對于年薪水平已經與此前在互聯網大廠時候持平的薇薇安而言,或許是。但對于到現在開單數還定格在2單的劉曉丹,或許不是。
每周一,劉曉丹所在的保險公司都會開例會,其中一個環節是業績突出的同事分享成功案例和談單技巧,對于剛剛入行不久的劉曉丹而言,前輩們的經驗很重要,但她卻鮮少去公司開會。
“距離太遠了,往返要3個多小時。”保險公司的位置相對核心,偏僻的是劉曉丹租房的地方。劉曉丹如今租房的地方還在上一家互聯網公司附近,因為當時手頭寬裕,所以直接交了一年的房租。離職后,為了節省開支,劉曉丹從廳臥換到了小次臥,房租從每月1950元縮減到1500元。
“如果換到現在的公司附近,每月租金最少2000元起。”這對于目前基本沒有收入的劉曉丹而言是筆難以負擔的開銷。如今,劉曉丹每個月的兼職收入大概在1000元左右,而且并不穩定,每個月她還會從公積金里再提取2000元,這3000元就是她每月生活費的全部。
但尋找和約見潛在客戶也是要花錢的。為了找到高質量的客戶群體,內向的劉曉丹逼迫自己多去參加社交活動,演講俱樂部、跑團以及各類社群活動等,她希望在活動中能“打撈”到客戶。“演講俱樂部一年會費是1000元,我還加入了一個名為‘生財有術’的付費社群,每年的費用也是1000元,里面都是些創業者。”
劉曉丹和不少“新朋友”線下都見過面,但到現在為止,這些“新朋友”也沒能轉化成她的訂單,劉曉丹把原因歸咎為“信任度不夠”,但更深層次的原因或許是,“你想轉化他的時候,他也在想如何轉化你。”
父母也不是沒勸過劉曉丹回老家找份穩定的工作,但她還是想堅持到“厚積薄發”的那一刻。影響劉曉丹進入保險行業的那位姐姐年薪近百萬,進入保險行業后,身邊的成功案例更是“激勵”著她勇往直前。
但事情的另一面是,劉曉丹口中那個年薪近百萬的姐姐,有個在央企工作且能給她帶來客戶資源的老公,和她一起入職且也有互聯網大廠背景的同事,也靠著此前在大廠積累的人脈接連開單。
劉曉丹不是不知道,但卻似乎并不想正視。只是對于工作年限只有不到4年的劉曉丹而言,公積金總有提完的那一天,或許到那時候她才愿意真正面對現實。

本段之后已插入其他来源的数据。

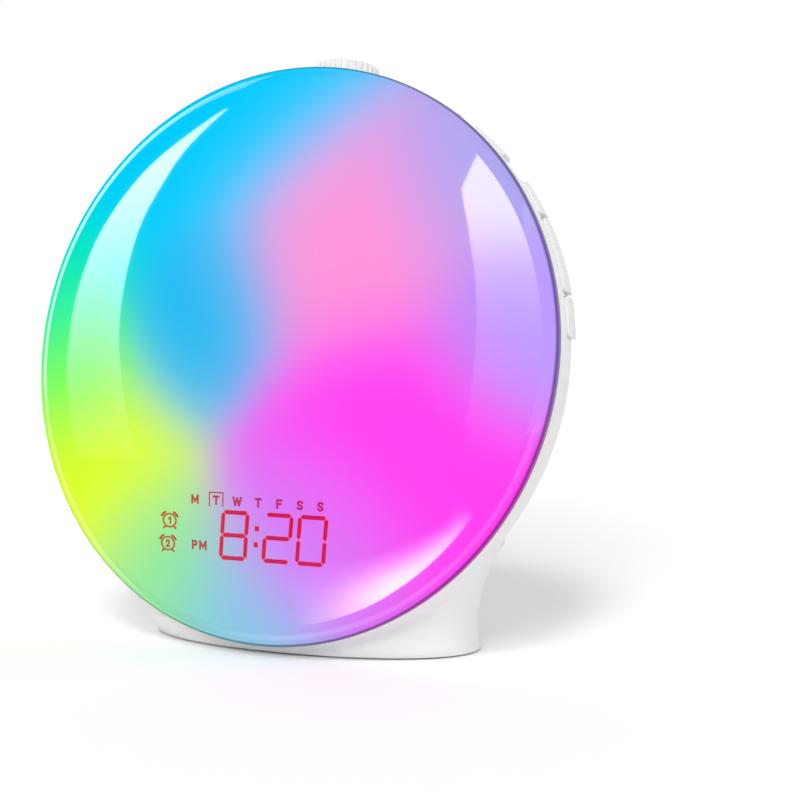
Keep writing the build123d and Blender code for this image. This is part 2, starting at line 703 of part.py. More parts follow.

現實也給賀賀上了一課,她自媒體賬號上最新一篇文章題目是“我再也不勸人買保險了”,文中提到她自己的親哥哥至今都沒有給自己買保險。事實上,哥哥也是最不支持她進入保險行業的人,“因為我自己高度認同保險的價值,剛入行的時候我恨不得跟全世界安利,也遇到了不少拒絕。現在我只會在別人主動提出來的時候幫對方答疑解惑,不會動不動就主動跟別人安利。”
對于薇薇安而言,現實情況是,她離開大廠的時候,互聯網行業雖然如日中天,但房地產已經開始下行。現實情況就是即便轉去其他互聯網公司,只會比原公司更卷,為了家庭,薇薇安放棄了大廠工作,成了一名保險代理人。
即便考慮得再充分,初入保險行業也讓薇薇安難以適應。從收入穩定到零底薪,從固定辦公室到沒有工位,從被安排工作到自己全權規劃……
好在此前在互聯網大廠的經歷,也從人脈和經驗等諸多方面給薇薇安以助力。“互聯網大廠員工是我的主要服務對象,他們的家庭模型類似,95%都是亞健康狀態,對保險認可度高,配置保險的需求和緊迫程度較高,我更理解也更能滿足他們的需求,也因為共同的經歷,他們也對我更加信任。”
依托此前在互聯網大廠的積累,薇薇安用了三年時間,終于將年薪水平拉回到互聯網大廠的水平線上。但焦慮仍在,“和在公司打工不一樣,做保險更像是自己經營一家公司,盈虧自負。保險行業的工資不穩定,目標的制定和拆解也完全靠自己,大多數時間,我都會為當天需要達成的目標焦慮。”
每年11月底到下一年1月份,是保險行業最忙碌的時候,無論是薇薇安、賀賀還是劉曉丹都越發忙碌起來。往年的這個時候,他們可能正在準備著年終盤點的PPT,執著于甩鍋和向上管理,而離開大廠后,擺脫了高壓心態,卻也不得不面臨生存的壓力,以及對未來的困惑和迷茫。